Toutes ces complexités d’ordre légal et administratif viendront un jour ou l’autre troubler la quiétude de l’adopté. Or notre devoir est de lui offrir une sécurité juridique et affective pour compenser ses détresses.
Dans un couple marié, dont les attaches solides seront mesurées par la commission d’attribution composée de professionnels formés et avisés et d’associations expertes, il trouvera mieux sécurité, confiance et quiétude.
Nous devons tous aux enfants adoptés la vérité et la transparence sur leur adoption. Nous savons les enfants adoptés fragilisés. Nous savons que nombre d’entre eux souffrent à un moment ou à un autre de troubles psychologiques, de troubles de l’attachement, parfois de troubles autistiques. Aussi, ne prenons pas le risque d’ajouter un traumatisme à leur traumatisme. Ne laissons pas cette proposition de loi aggraver les méfaits de notre société malade.

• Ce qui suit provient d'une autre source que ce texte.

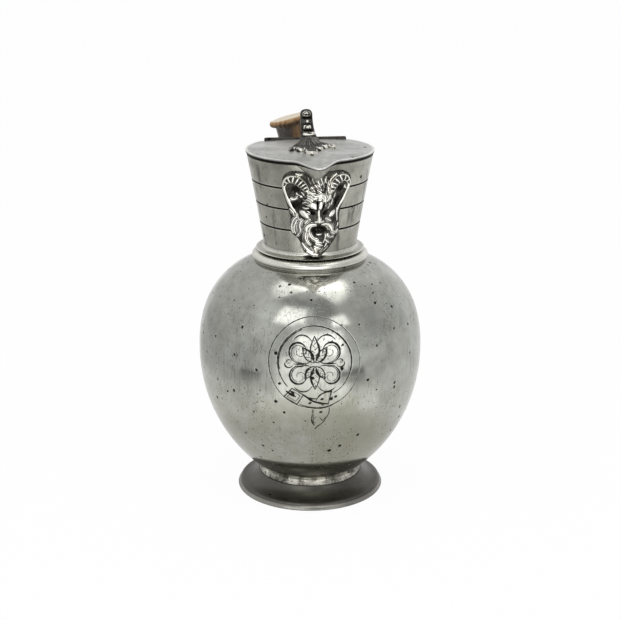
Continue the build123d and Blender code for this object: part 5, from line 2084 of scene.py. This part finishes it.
@dataclass
class AntlerHandle(Assembly):
    """The antler of the handle, with its burr and cut face at the top."""

    top_radius: float = 11.0
    end_radius: float = 7.4
    burr_thickness: float = 4.6
    sides: int = 112
    sections: int = 150
    face_rings: int = 6

    def build(self) -> None:
        """Loft the antler along its line, and groove it."""
        places = [Vector(row) for row in smooth_rows(ANTLER_LINE, self.sections)]
        deselect_all()
        bpy.ops.mesh.primitive_circle_add(vertices=self.sides, radius=MM, fill_type="NGON")
        antler = take_new("antler_beam")
        rings = self._burr_rings(places) + self._beam_rings(places)
        with editing(antler):
            for _ in rings[1:]:
                extrude((0, 0, -1))
        self._place_rings(antler, rings)
        close_up(antler)
        finish = self.finishes["antler"]
        self.settle(antler, Body.JUG, Slot.ANTLER, finish, ("antler_grip",), sharp=50)

    def _burr_rings(self, places: list[Vector]) -> list[Ring]:
        """Rings of the cut face and the burr, from the face's middle down."""
        tilt = Matrix.Rotation(math.radians(-15), 3, "Y")
        tilt = Matrix.Rotation(math.radians(-5), 3, "X") @ tilt
        centre = places[0]
        half = self.burr_thickness / 2
        rings = []
        for reach, rise, knob in (
            (0.6, half - 0.25, 0.0),
            (3.0, half - 0.2, 0.0),
            (6.0, half - 0.1, 0.05),
            (9.0, half, 0.1),
            (11.4, half, 0.2),
            (13.2, half - 0.05, 0.5),
            (14.2, half - 0.5, 0.9),
            (14.75, half - 1.2, 1.0),
            (14.8, half - 2.2, 1.0),
            (14.5, half - 3.2, 1.0),
            (13.6, half - 4.0, 0.8),
            (12.4, half - 4.6, 0.5),
        ):
            rings.append((centre + tilt @ Vector((0, 0, rise)), tilt, reach, knob, 1.0))
        return rings

    def _beam_rings(self, places: list[Vector]) -> list[Ring]:
        """Rings of the beam, from under the burr to the lower end."""
        rings = []
        last = len(places) - 1
        for i in range(3, len(places)):
            share = i / last
            way = (places[min(i + 1, last)] - places[i - 1]).normalized()
            side = Vector((1, 0, 0)) - way * way.x
            side.normalize()
            turn = Matrix((side, way.cross(side) * -1, -way)).transposed()
            radius = self.top_radius + (self.end_radius - self.top_radius) * share**1.3
            rings.append((places[i], turn, radius, 0.0, self._looseness(share)))
        return rings

    def _looseness(self, share: float) -> float:
        """How deep the grooves may be at a share of the length: shallow under band and ferrule."""
        band = max(0.0, 1 - abs(share - 0.1475) / 0.055)
        ferrule = max(0.0, min(1.0, (share - 0.83) / 0.03))
        return 1 - 0.92 * min(1.0, max(band * 2, ferrule))

    def _place_rings(self, antler: Piece, rings: list[Ring]) -> None:
        """Put every ring's vertices in place with knobs and grooves, and mark what each is.

        Args:
            antler: The extruded stack of rings.
            rings: Middle, turn, radius, knob depth and groove depth of each ring.
        """
        total = len(antler.data.vertices)
        names = ("cut_face", "burr", "groove", "glow")
        marks = {name: np.zeros(total, np.float32) for name in names}
        for number, (middle, turn, radius, knob, loose) in enumerate(rings):
            for k in range(self.sides):
                angle = math.tau * k / self.sides
                out = Vector((math.cos(angle), math.sin(angle), 0))
                index = number * self.sides + k
                wave = noise.noise(Vector((out.x * 2.2, out.y * 2.2, number * 0.012)))
                ridge = noise.noise(Vector((out.x * 5.0, out.y * 5.0, number * 0.022 + 7)))
                fine = abs(noise.noise(Vector((out.x * 9.0, out.y * 9.0, number * 0.03 + 3))))
                lift = 0.0
                if number < len(BURR_SHADES):
                    pearl = abs(math.sin(angle * 8.5 + 2 * wave)) ** 1.4 + 0.5 * ridge
                    reach = radius * (1 + 0.05 * wave) - knob * (1.15 - pearl) * 1.5
                    lift = 0.25 * knob * ridge
                    if number < self.face_rings:
                        marks["cut_face"][index] = max(0.0, min(1.0, (12.9 - reach) / 0.8))
                    marks["burr"][index] = BURR_SHADES[number]
                else:
                    depth = loose * (0.42 * max(0.0, ridge) + 0.5 * (0.22 - min(0.22, fine)))
                    reach = radius + loose * 0.35 * wave - depth
                    marks["groove"][index] = min(1.0, depth * 3.0)
                    # Painted glow: one side of the beam's upper part is marked for the amber of its
                    # lit side.
                    lit = max(0.0, 1 - ((angle - 5.3) / 0.8) ** 2)
                    marks["glow"][index] = lit * max(0.0, 1 - abs(number - 20) / 18)
                point = middle + turn @ (out * reach + Vector((0, 0, lift)))
                antler.data.vertices[index].co = point * MM
        for name, values in marks.items():
            set_values(antler, name, values)


@dataclass
class CarriedParts(Assembly):
    """CAD pieces whose shapes stay and that get their finishes here."""

    def build(self) -> None:
        """Give every carried piece its material."""
        finishes = self.finishes
        dressed = {
            finishes["lip"]: ("pouring_lip",),
            finishes["hinge"]: ("rear_plate", "fixed_knuckles", "hinge_pin", "lid_knuckles"),
            finishes["fitting"]: ("lid_bezel", "handle_arm", "lower_saddle"),
            finishes["foot"]: ("handle_band", "band_rivet", "handle_ferrule", "ferrule_rivet"),
        }
        for material, names in dressed.items():
            for name in names:
                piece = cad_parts[name]
                piece.data.materials.clear()
                piece.data.materials.append(material)
                LOG.info("%s: carried over with %s", name, material.name)


# ---------------------------------------------------------------- the studio


@dataclass(frozen=True)
class Softbox:
    """One soft lamp: where it stands, what it looks at, its size and its power."""

    name: str
    place: Triple
    aim: Triple
    width: float
    height: float
    power: float


@dataclass(frozen=True)
class Patch:
    """A lighter or darker field of the room, in degrees right of the front and above the floor."""

    left: float
    right: float
    low: float
    high: float
    level: float
    soft: float = 5.0


@dataclass(frozen=True)
class Studio:
    """Camera, floor, soft lamps and surroundings."""

    lens: float = 82.28
    camera_place: Triple = (-95.4, -907.9, 415.6)
    camera_pitch: float = 17.6404
    camera_turn: float = -6.0
    wall_level: float = 0.75
    middle_height: float = 100.0
    floor_level: float = 0.88
    floor_seen: float = 0.96
    floor_paint: Triple = (0.86, 0.86, 0.86)
    room_light: float = 0.78
    patches: tuple[Patch, ...] = (
        Patch(-165, -44, 8, 62, 0.90, 8),
        Patch(-200, -78, 64, 100, 2.2, 5),
        Patch(44, 200, 62, 100, 2.3, 5),
        Patch(-72, 40, 62, 74, 0.45, 4),
        Patch(0, 34, 44, 72, 0.42, 5),
        Patch(-52, -12, 36, 60, 2.3, 4),
        Patch(-26, -8, 28, 40, 0.95, 4),
        Patch(22, 42, 33, 46, 2.4, 3),
        Patch(-20, 30, -12, 27, 2.4, 5),
        Patch(60, 84, 6, 42, 0.6, 6),
        Patch(120, 160, -10, 60, 0.95, 10),
    )
    floor_patches: tuple[Patch, ...] = (
        Patch(-220, 220, -90, -40, 0.74, 5),
        Patch(-150, -60, -20, 2, 0.68, 3),
        Patch(-56, 60, -33, -21, 1.2, 4),
        Patch(-36, 32, -25, 2, 1.75, 5),
        Patch(20, 46, -16.4, -11, 0.26, 2.5),
        Patch(-74, -52, -16.8, -14.0, 0.16, 1.8),
    )
    softboxes: tuple[Softbox, ...] = (
        Softbox("softbox_left", (-330, -420, 820), (0, -20, 140), 300, 220, 1.1),
        Softbox("softbox_right", (260, -440, 820), (0, -20, 140), 220, 220, 0.9),
        Softbox("softbox_top", (-20, -120, 900), (0, -20, 140), 420, 160, 1.0),
    )

    def build(self) -> None:
        """Set up everything round the jug."""
        self._add_camera()
        self._add_floor()
        for box in self.softboxes:
            self._add_softbox(box)
        self._light_surroundings()
        bpy.context.scene.view_settings.view_transform = "Standard"

    def _add_camera(self) -> None:
        """Place the camera."""
        data = bpy.data.cameras.new("jug_camera")
        data.lens = self.lens
        data.sensor_width = 36.0
        data.clip_end = 50.0
        camera = bpy.data.objects.new("jug_camera", data)
        bpy.context.scene.collection.objects.link(camera)
        camera.location = Vector(self.camera_place) * MM
        pitch = math.radians(90 - self.camera_pitch)
        camera.rotation_euler = (pitch, 0, math.radians(self.camera_turn))
        bpy.context.scene.camera = camera

    def _add_floor(self) -> None:
        """Lay the plain white floor, which keeps a faint shadow."""
        deselect_all()
        bpy.ops.mesh.primitive_plane_add(size=24.0)
        floor = take_new("floor")
        material = bpy.data.materials.new("white_floor")
        material.use_nodes = True
        tree = material.node_tree
        tree.nodes.clear()
        wires = Wires(tree)
        path = wires.node("LightPath", {}).outputs
        shone = path["Is Glossy Ray"]
        seen = wires.most(wires.times(path["Is Camera Ray"], self.floor_seen), shone)
        seen = wires.most(seen, path["Is Transmission Ray"])
        spot = wires.place()
        ahead = wires.times(wires.part(spot, 1), -1.0)
        turn = wires.maths("DEGREES", wires.maths("ARCTAN2", wires.part(spot, 0), ahead))
        reach = wires.node("VectorMath", {0: spot}, operation="LENGTH").outputs[1]
        rise = wires.maths("DEGREES", wires.maths("ARCTAN2", -self.middle_height * MM, reach))
        level = self._room(wires, turn, rise, self.floor_level, self.floor_patches)
        paint = wires.node("BsdfDiffuse", {"Color": (*self.floor_paint, 1)})
        strength = wires.between(shone, 1.0, level)
        glow = wires.node("Emission", {"Color": (1, 1, 1, 1), "Strength": strength})
        mix = wires.node("MixShader", {0: seen, 1: paint.outputs[0], 2: glow.outputs[0]})
        wires.node("OutputMaterial", {"Surface": mix.outputs[0]})
        floor.data.materials.append(material)

    def _add_softbox(self, box: Softbox) -> None:
        """Hang one soft lamp."""
        data = bpy.data.lights.new(box.name, "AREA")
        data.shape = "RECTANGLE"
        data.size = box.width * MM
        data.size_y = box.height * MM
        data.energy = box.power
        lamp = bpy.data.objects.new(box.name, data)
        lamp.visible_glossy = False
        bpy.context.scene.collection.objects.link(lamp)
        lamp.location = Vector(box.place) * MM
        way = Vector(box.aim) - Vector(box.place)
        lamp.rotation_euler = way.to_track_quat("-Z", "Y").to_euler()

    def _light_surroundings(self) -> None:
        """White backdrop to look at, and a plain studio room to be lit by and to shine."""
        world = bpy.data.worlds.new("studio_room")
        bpy.context.scene.world = world
        world.use_nodes = True
        tree = world.node_tree
        tree.nodes.clear()
        wires = Wires(tree)
        path = wires.node("LightPath", {}).outputs
        way = wires.place("Generated")
        ahead = wires.times(wires.part(way, 1), -1.0)
        turn = wires.maths("DEGREES", wires.maths("ARCTAN2", wires.part(way, 0), ahead))
        rise = wires.maths("DEGREES", wires.maths("ARCSINE", wires.part(way, 2)))
        room = self._room(wires, turn, rise, self.wall_level, self.patches)
        seen = wires.most(path["Is Camera Ray"], path["Is Transmission Ray"])
        strength = wires.between(path["Is Glossy Ray"], self.room_light, room)
        strength = wires.between(seen, strength, 1.0)
        light = wires.node("Background", {"Color": (1, 1, 1, 1), "Strength": strength})
        wires.node("OutputWorld", {"Surface": light.outputs[0]})

    def _room(
        self, wires: Wires, turn: Socket, rise: Socket, base: float, patches: tuple[Patch, ...]
    ) -> Socket:
        """How bright the room is in a direction, from its base level and its patches.

        Args:
            wires: The wiring helper.
            turn: Angle round the jug in degrees.
            rise: Angle above the level in degrees.
            base: Level where no patch lies.
            patches: Lighter and darker parts of the room.

        Returns:
            The level.
        """
        room = wires.plus(base, 0.0)
        for patch in patches:
            across = self._window(wires, turn, patch.left, patch.right, patch.soft)
            up = self._window(wires, rise, patch.low, patch.high, patch.soft)
            share = wires.times(across, up)
            room = wires.between(share, room, patch.level)
        return room

    def _window(self, wires: Wires, value: Socket, low: float, high: float, soft: float) -> Socket:
        """A share that is one between two angles and falls off softly at both."""
        rising = wires.ramp(value, low - soft, low + soft)
        return wires.times(rising, wires.ramp(value, high - soft, high + soft, 1.0, 0.0))


def main() -> None:
    """Build the studio and the jug's pieces in order."""
    logging.basicConfig(level=logging.INFO, format="%(name)s: %(message)s")
    Studio().build()
    lines = JugLines()
    effects = SurfaceEffects()
    finishes = {name: finish.material(effects) for name, finish in FINISHES.items()}
    for kind in (Foot, Bowl, Neck, SatyrMask, Lid, Thumbpiece, AntlerHandle, CarriedParts):
        kind(lines, finishes).build()


if __name__ == "__main__":
    main()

Au-delà de ma position personnelle, je souhaite, au nom du groupe UMP, soutenir la position de Mme le rapporteur sur la vacuité juridique de cette proposition de loi.
Ce texte a pour objet de modifier l’article 343 du code civil afin de permettre l’adoption par deux partenaires liés par un PACS depuis plus de deux ans. Or, malgré cette condition de durée, qui permet à un couple de justifier de sa stabilité, et en dépit de l’amendement qui nous est présenté tendant à rendre obligatoire la saisine du juge aux affaires familiales en cas de dissolution du PACS, les conditions juridiques permettant de garantir la protection de l’enfant ne sont pas remplies.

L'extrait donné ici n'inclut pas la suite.